Yeast - A fungus used in the production of bread and beer. Yeast, in the environment of sugar, produces carbon dioxide and alcohol. This process is called fermentation. Bread yeast comes in dry granulated and fresh cakes. A new form of yeast, called SAF instant yeast, has been developed which allows the user to mix the yeast directly into the flour without dissolving it first in water.


Zabaglione - An Italian custard made with egg yolks and wine or juices, which are beaten vigorously over hot water to form a rich, creamy dessert. The custard can then be poured into glasses and chilled to be eaten later, or eaten warm with fresh fruit. Marsala is the most common wine used, though any sweet wine such as Madeira, Champagne, or Sauterne may be used.

Zakuski - The Russian version of tapas involving a lot of food and vodka.

Zampone - A specialty of the town of Modena in northern Italy, this consists of a hollowed and stuffed pig's trotter which is poached and served as a part of a traditional bollito misto.

Zest - To remove the outermost skin layers of citrus fruit using a knife, peeler or zester. When zesting, be careful not to remove the pith, the white layer between the zest and the flesh, which is bitter.
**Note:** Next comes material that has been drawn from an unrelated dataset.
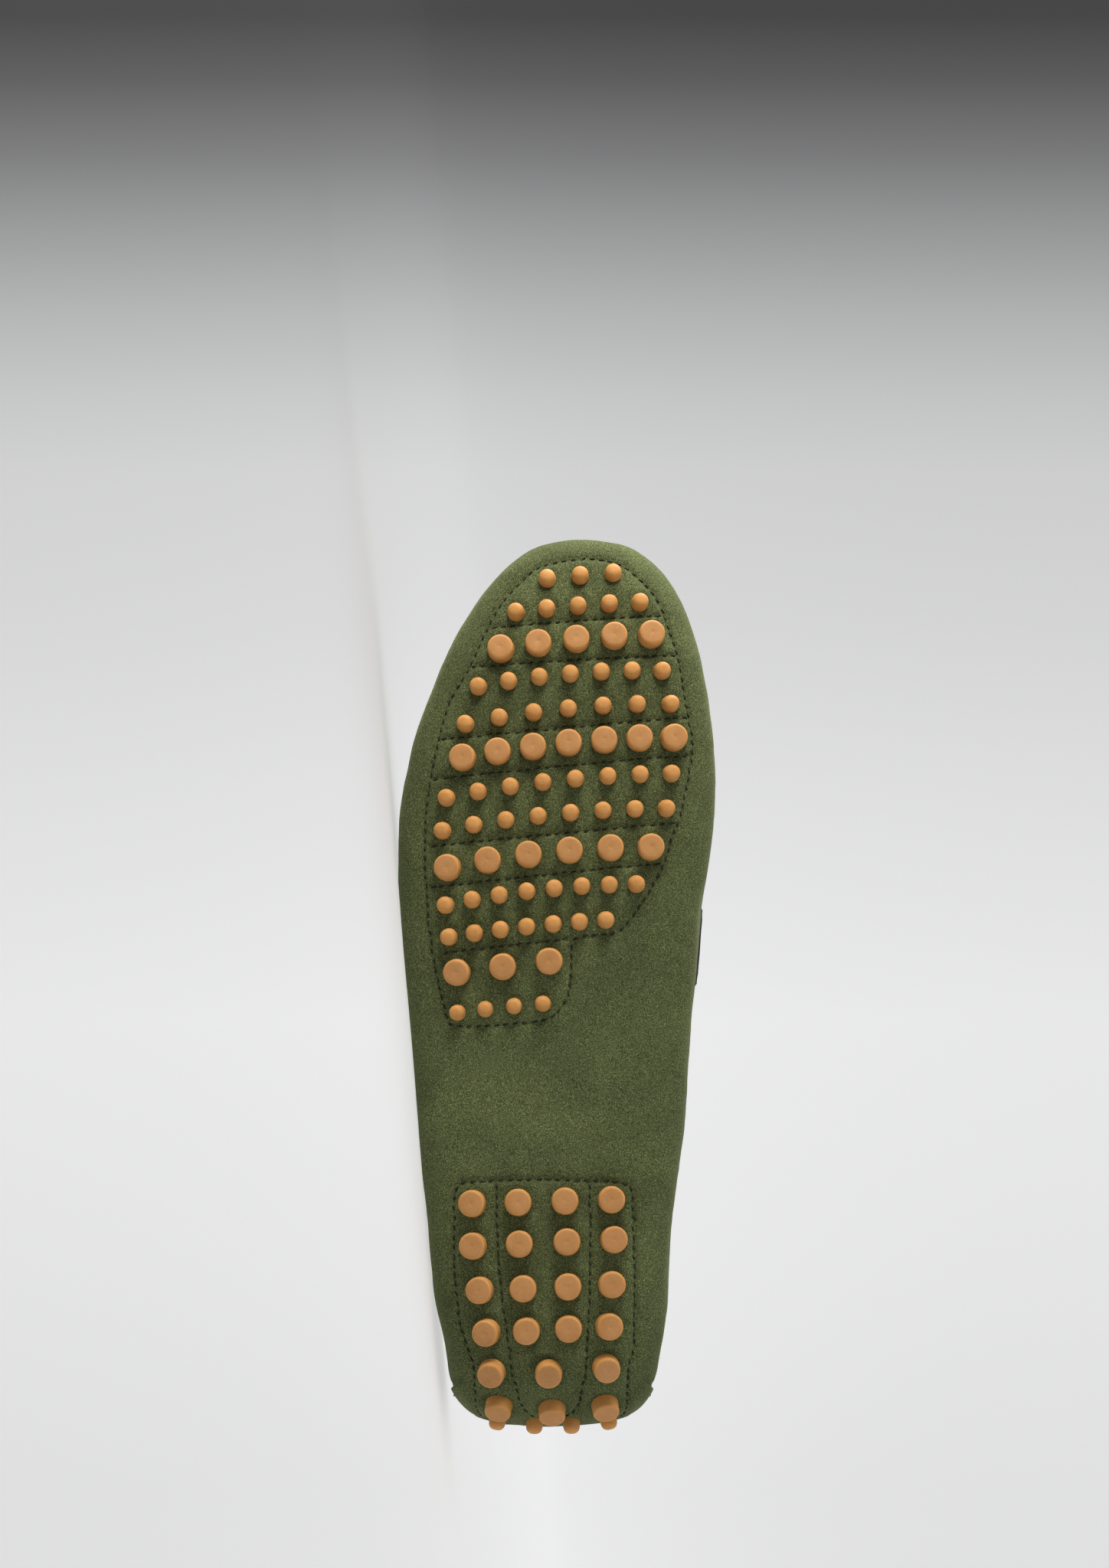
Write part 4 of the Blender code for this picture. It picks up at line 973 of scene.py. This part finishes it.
upper_side = lower - (FOOTBED_THICK * (0.4 + 0.6 * edge_round)[None, :] + heel_pad)[..., None] * normals
ids = joined_ids(grid, (0,))
count, faces = ids.size, []
for i in range(len(ids)):
    pair = ids[[i, (i + 1) % len(ids)]]
    for face in spoke_faces(pair):
        faces += [face, tuple(corner + count for corner in reversed(face))]
    a, b = pair[:, -1].tolist()
    faces.append((b, a, a + count, b + count))
used, faces = only_used(faces)
points = np.vstack([lower.reshape(-1, 3), upper_side.reshape(-1, 3)])[used]
footbed_leather = smooth_leather("tan_sock_leather", FOOTBED_DEEP, FOOTBED_TAN, FOOTBED_LIGHT, 0.9, 0.5)
footbed = piece("footbed", points, faces, footbed_leather)
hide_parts("insole")


# TOPLINE BINDING
# A strip of the same suede, 11 mm wide, folded over the top edge of the upper and sewn through
# with one row of green thread. It runs from one side of the throat round the heel to the other.
BINDING_PROFILE = ((0.25, -6.0), (0.75, -5.9), (1.0, -5.5), (1.15, -4.4), (0.95, -3.9), (1.15, -3.4),
                   (1.2, -1.2), (1.05, 0.0), (0.45, 0.75), (-0.9, 1.05), (-2.1, 0.75), (-2.75, 0.0),
                   (-2.9, -1.2), (-2.85, -3.4), (-2.75, -5.5), (-2.4, -5.9), (-1.9, -6.0))
# Stitches of the binding and round the tongue: pitch, length and thread radius
TRIM_STITCH = (2.9, 2.2, 0.3)
binding_ways = np.linspace(THROAT_WAY - 3.0, FULL_LOOP - THROAT_WAY + 3.0, 420)


def wall_frames(ways):
    """Top edge of the wall, its outward direction and the direction up the wall."""
    edges = np.array([level_points([way], [1.94, 2.0])[0] for way in ways])
    climb = unit(edges[:, 1] - edges[:, 0])
    along = unit(np.gradient(edges[:, 1], axis=0))
    outward = unit(np.cross(climb, along))
    middle = np.array([0.0, 110.0, 40.0])
    flip = np.sign(np.sum(outward * (edges[:, 1] - middle) * np.array([1, 0.2, 0]), axis=1))
    return edges[:, 1], outward * np.where(flip == 0, 1, flip)[:, None], climb


edge, outward, climb = wall_frames(binding_ways)
lap_rise = 0.7 * step_up(folded(binding_ways), LAP_WAY - 1, LAP_WAY + 1)
rings = [edge + (across + (lap_rise if across > 0 else 0 * lap_rise))[:, None] * outward + up * climb
         for across, up in BINDING_PROFILE]
points = np.stack(rings, 1)
points += (0.10 * rolling(points.reshape(-1, 3), 6.0, 7)).reshape(len(points), -1, 1) * outward[:, None]
faces = tube_faces(*points.shape[:2])
binding_points = above_floor(points.reshape(-1, 3))
binding_suede = suede("binding_suede", "#34381f", "#484c2f", "#5f6440")
binding = piece("topline_binding", binding_points, faces, binding_suede)
binding_tree = BVHTree.FromPolygons(binding_points.tolist(), faces)
sew("binding_stitching", [edge + 1.3 * outward - 3.9 * climb], TRIM_STITCH, binding_tree, green_thread, 40)


# APRON SEAM
# The moccasin seam: side wall and apron are pinched together into a raised ridge and sewn by
# hand with thick waxed thread, one slanting stitch over the ridge every 5.5 mm.
SEAM_RADIUS, SEAM_END_Y, SEAM_PITCH, SEAM_SIDES = 1.75, 182.0, GATHER_PITCH, 18
SEAM_LIFT, HAND_THREAD_RADIUS, HAND_SLANT = 0.15, 0.42, 1.4
seam_end = float(np.interp(-SEAM_END_Y, -LAST_OF["spine_y"][4:9], STATION[4:9]))
seam_ways = np.linspace(-seam_end, seam_end, 640) % FULL_LOOP
edge, outward, climb = wall_frames(seam_ways)
inner_step = np.array([level_points([way], [2.12])[0, 0] for way in seam_ways])
ridge_up = unit(unit(edge - inner_step) + climb)
ridge_side = unit(np.cross(unit(np.gradient(edge, axis=0)), ridge_up))
run = run_along(edge)
seam_count = int(run[-1] / SEAM_PITCH)
pinch = 0.5 + 0.5 * np.cos(2 * pi * run / run[-1] * seam_count)[:, None]
points, faces = tube(edge + SEAM_LIFT * ridge_up, SEAM_RADIUS * (0.98 - 0.16 * pinch) * ridge_side,
                     SEAM_RADIUS * (1.12 - 0.30 * pinch) * ridge_up, SEAM_SIDES)
points += 0.16 * rolling(points, 3.5, 9)[:, None] * np.repeat(ridge_up, SEAM_SIDES, axis=0)
seam = piece("apron_seam", points, [face[:1] + face[:0:-1] for face in faces], green_suede)
over = np.linspace(radians(-28), radians(208), 13)
sewn = []
for i in range(seam_count):
    middle_run = (i + 0.5) / seam_count * run[-1]
    place = np.interp(middle_run + HAND_SLANT * (over - pi / 2) / pi, run, np.arange(len(run)))
    near = np.clip(place.astype(int), 0, len(run) - 2)
    share = (place - near)[:, None]
    middle = edge[near] * (1 - share) + edge[near + 1] * share
    up, side = ridge_up[near], ridge_side[near]
    around = np.sin(over)[:, None] * up + np.cos(over)[:, None] * side
    arc = middle + SEAM_LIFT * up + 0.93 * SEAM_RADIUS * around
    normal = unit(arc - middle)
    aside = unit(np.cross(normal, unit(np.gradient(arc, axis=0))))
    sewn.append(tube(arc, HAND_THREAD_RADIUS * aside, HAND_THREAD_RADIUS * normal, 8))
hand_thread = waxed_thread("hand_sewing_thread", "#262b18", "#4a5033")
piece("apron_hand_stitches", *gather(sewn), hand_thread)


# TONGUE
# A single layer of suede with its smooth flesh side down, sewn in under the apron and shaped
# round at its free end.
TONGUE_ROWS = ((188.0, 21.0), (176.0, 22.0), (164.0, 22.5), (152.0, 22.5), (140.0, 22.0), (130.0, 18.5),
               (126.0, 13.0))
TONGUE_THICK, TONGUE_GAP = 1.8, 0.6
TONGUE_LENGTHWISE, TONGUE_ACROSS = 46, 31
# Row of points where the tongue's stitches start, and how many rows they keep from its edge
SEWN_FROM, HEM = 20, 2


def side_ways(y, outer):
    """The ways round of the spokes that start from the spine at these y."""
    way = np.interp(-np.asarray(y, float), -LAST_OF["spine_y"][3:15], STATION[3:15])
    return np.where(outer, way, FULL_LOOP - way)


def section_point(y, level, outer):
    """A point of the cross-section at y: side wall for levels 0 to 1, apron for levels 1 to 2."""
    return level_points([float(side_ways(y, outer))], [level + 1])[0, 0]


def section_normal(y, level, outer):
    """The outward direction of the side wall or the apron."""
    ahead = section_point(y + 1, level, outer) - section_point(y - 1, level, outer)
    up = section_point(y, level + 0.03, outer) - section_point(y, level - 0.03, outer)
    normal = unit(np.cross(ahead, up))
    return normal if outer else -normal


tongue_y = np.linspace(TONGUE_ROWS[0][0], TONGUE_ROWS[-1][0], TONGUE_LENGTHWISE)
half_widths = np.interp(-tongue_y, [-y for y, _ in TONGUE_ROWS], [half for _, half in TONGUE_ROWS])
points, normals = [], []
for y, half in zip(tongue_y, half_widths):
    at = spokes(side_ways([y], True))
    reach = float(np.linalg.norm(at["outline"][0] - at["spine"][0]) - at["edge_in"][0])
    for across in np.linspace(half, -half, TONGUE_ACROSS):
        share = 1 - abs(across) / reach
        points.append(section_point(y, 1 + share, across >= 0))
        normals.append(section_normal(y, 1 + min(share, 0.97), across >= 0))
smoothed = unit(np.array(normals)).reshape(TONGUE_LENGTHWISE, TONGUE_ACROSS, 3)
for _ in range(3):
    smoothed[:, 1:-1] = unit(smoothed[:, :-2] + smoothed[:, 1:-1] + smoothed[:, 2:])
normals = smoothed.reshape(-1, 3)
points = np.array(points) - (SUEDE_THICK + TONGUE_GAP) * normals
points += (0.22 * rolling(points, 15.0, 12) - 0.1)[:, None] * normals
tongue_points, tongue_faces = slab(points, normals, TONGUE_ACROSS, TONGUE_THICK)
tongue_faces = [face[::-1] for face in tongue_faces]
tongue = piece("tongue_leaf", tongue_points, tongue_faces, green_suede)
bevel = tongue.modifiers.new("soft_edge", "BEVEL")
bevel.width, bevel.segments, bevel.limit_method, bevel.angle_limit = 0.45 * MM, 2, "ANGLE", radians(50)
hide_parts("tongue")
leaf = points.reshape(TONGUE_LENGTHWISE, TONGUE_ACROSS, 3)
hem_line = np.vstack([leaf[SEWN_FROM:-HEM, HEM], leaf[-HEM - 1, HEM:-HEM],
                      leaf[-HEM - 1:SEWN_FROM - 1:-1, -HEM - 1]])
tongue_tree = BVHTree.FromPolygons(tongue_points.tolist(), tongue_faces)
sew("tongue_stitching", [hem_line], TRIM_STITCH, tongue_tree, green_thread, 50)


# SADDLE STRAP
# A band of dark calf, 24 to 26 mm wide, over the instep. Its long edges are skived, turned and
# top-stitched, and both ends are sewn flat to the side walls with a box of stitches.
STRAP_THICK, STRAP_GAP = 1.3, 0.3
STRAP_OUTER_Z, STRAP_INNER_Z = 42.0, 27.0
STRAP_END_Y, STRAP_TOP_SHIFT = 149.0, 18.0
STRAP_END_HALF, STRAP_TOP_HALF, STRAP_END_SLANT = 13.0, 12.0, 6.0
WALL_STEPS, TOP_STEPS, STRAP_COLUMNS = 26, 22, 25
# Mean half width, swell of the middle, and the edge groove: how far in, how deep, half its width
STRAP_HALF, STRAP_SWELL, EDGE_LINE, EDGE_GROOVE, EDGE_GROOVE_HALF = 12.5, 0.35, 2.6, 0.30, 0.6
STRAP_STITCH = (2.8, 2.1, 0.28)


def strap_side(outer):
    """Rows of points and directions from one end of the strap to the middle of the instep."""
    run = [("wall", share) for share in np.linspace(0.0, 1.0, WALL_STEPS)]
    run += [("apron", share) for share in np.linspace(0.0, 1.0, TOP_STEPS)[1:]]
    low_z = STRAP_OUTER_Z if outer else STRAP_INNER_Z
    wall_levels = np.linspace(1, 2, 60)
    rows, directions = [], []
    for i, (part, share) in enumerate(run):
        rise = sin(pi / 2 * i / (len(run) - 1))
        middle = STRAP_END_Y + STRAP_TOP_SHIFT * rise
        half = STRAP_END_HALF + (STRAP_TOP_HALF - STRAP_END_HALF) * rise
        row, row_out = [], []
        for y in np.linspace(middle - half, middle + half, STRAP_COLUMNS):
            heights = level_points([float(side_ways(y, outer))], wall_levels)[0][:, 2]
            end_z = low_z + STRAP_END_SLANT * (y - middle + half) / (2 * half)
            lowest = float(np.interp(end_z, heights, wall_levels)) - 1
            level = lowest + share * (1 - lowest) if part == "wall" else 1 + share
            normal = section_normal(y, min(level, 1.97), outer)
            row.append(section_point(y, level, outer) + STRAP_GAP * normal)
            row_out.append(normal)
        rows.append(row)
        directions.append(row_out)
    return rows, directions


outer_rows, outer_out = strap_side(True)
inner_rows, inner_out = strap_side(False)
strap_rows = np.array(outer_rows + inner_rows[-2::-1])
strap_out = np.array(outer_out + inner_out[-2::-1])
for _ in range(6):
    strap_out[1:-1] = unit(strap_out[:-2] + strap_out[1:-1] + strap_out[2:])
from_edge = (1 - np.abs(np.linspace(-1, 1, STRAP_COLUMNS)[None, :])) * STRAP_HALF
bulge = STRAP_THICK + STRAP_SWELL * step_up(from_edge, 0.0, 3.5)
bulge -= EDGE_GROOVE * np.exp(-((from_edge - EDGE_LINE) / EDGE_GROOVE_HALF) ** 2)
bulge *= 0.55 + 0.45 * np.sqrt(1 - (1.0 - np.minimum(from_edge, 1.0)) ** 2)
top = strap_rows + bulge[..., None] * strap_out
top += (0.12 * rolling(top.reshape(-1, 3), 9.0, 14)).reshape(len(top), -1, 1) * strap_out
outer_face = top.reshape(-1, 3)
strap_points, strap_faces = slab(outer_face, outer_face - strap_rows.reshape(-1, 3), STRAP_COLUMNS, 1.0)
dark_calf = smooth_leather("dark_box_calf", "#1a1417", "#241b20", "#30252a", 0.7, 0.6)
strap = piece("strap_leather", strap_points, strap_faces, dark_calf)
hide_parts("saddle_strap")
strap_tree = BVHTree.FromPolygons(outer_face.tolist(), [f for f in strap_faces if max(f) < len(outer_face)])
columns_in = EDGE_LINE / STRAP_HALF * (STRAP_COLUMNS - 1) / 2
lines = []
for column in (columns_in, STRAP_COLUMNS - 1 - columns_in):
    low, part = int(column), column - int(column)
    lines.append(top[1:-1, low] * (1 - part) + top[1:-1, low + 1] * part)
lines += [top[2, 3:-3], top[-3, 3:-3]]
strap_thread = waxed_thread("strap_thread", "#120e10", "#2c2428")
sew("strap_stitching", lines, STRAP_STITCH, strap_tree, strap_thread, 60)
Zucchini - (Seed vegetable) A long, green squash that looks something like a cucumber. Also known as vegetable marrow, courgette.

Zuccotto - This is an Italian form of charlotte royale. In this dessert, triangles of sponge cake are placed in a bowl to forma shell for the filling. The filling consists of stiffly whipped cream which is studded with toasted almonds, hazelnuts, chocolate chips, and candied fruit. A final layer of cake is placed over this, and when well set, the dessert is inverted onto a platter to form a large dome, reminiscent of Florence's Duomo.

Zuppa Inglese - Literally translated as English soup," this Italian dish is, in fact, a refrigerated dessert similar to the British favorite, trifle. It's made with rum sprinkled slices of sponge cake layered with a rich custard or whipped cream (or both) and candied fruit or toasted almonds (or both).